The plot to oust Uber chief executive Travis Kalanick began almost the moment he announced he was taking leave last week. Photo / AP
The plot to oust Uber chief executive Travis Kalanick began almost the moment he announced last week that he was taking a temporary break from the celebrated technology company amid a series of a scandals.
The audacious effort to end Kalanick's run atop one of the Silicon Valley's most successful companies was led by one of the company's own board members, Bill Gurley, a major investor, according to two people familiar with the board's thinking.
Even as Uber's board of directors publicly appeared to support him last week, Gurley, a legendary venture capitalist and early Kalanick backer, rounded up other Uber investors who also believed that Kalanick simply could not return to the ride-hailing company he co-founded and grew from small start-up to a company worth an estimated US$69 billion, according to the people, who spoke on condition of anonymity due to the confidential nature of the discussions. Gurley didn't respond to a request for comment.
Uber had been rocked by an unrelenting parade of controversies, including allegations of widespread sexual harrassment and a series of executive departures that culminated in the board last Tuesday adopting 47 reforms aimed at overhauling Uber's workplace.
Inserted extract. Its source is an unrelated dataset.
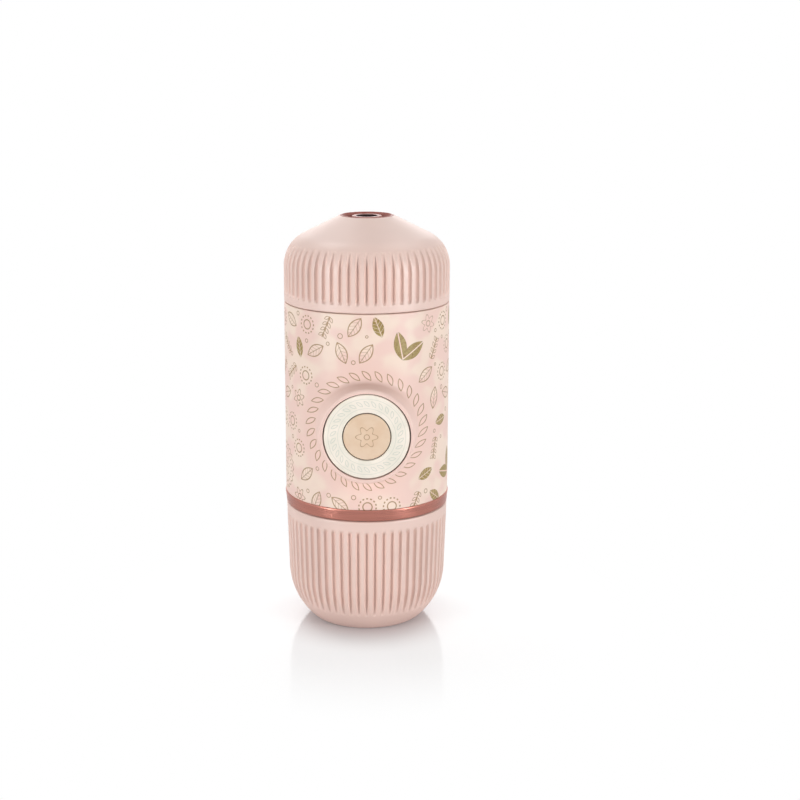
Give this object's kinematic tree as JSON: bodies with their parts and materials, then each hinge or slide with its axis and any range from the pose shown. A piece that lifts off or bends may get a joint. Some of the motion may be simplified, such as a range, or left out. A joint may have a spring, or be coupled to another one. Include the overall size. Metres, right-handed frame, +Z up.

That's when Kalanick, 40, said he would be taking an indefinite leave, in part, to allow him to grieve for his mother, who had died just weeks earlier.
But it was clear almost from the start that Kalanick's return to Uber was going to be contested, according to several people knowledgeable about what happened at Uber over the past week. From the moment his leave was announced, some people who knew Kalanick were sceptical that - based on how he had managed the company over eight years - he could change in the ways that would be necessary to allow him to return.
"Talking to other shareholders, most of us don't see how Travis can ever come back to Uber as CEO," one large Uber investor told The Washington Post the day after Kalanick began his leave, speaking on the condition of anonymity so he could discuss matters candidly. "A vacation doesn't fix what he suffers from."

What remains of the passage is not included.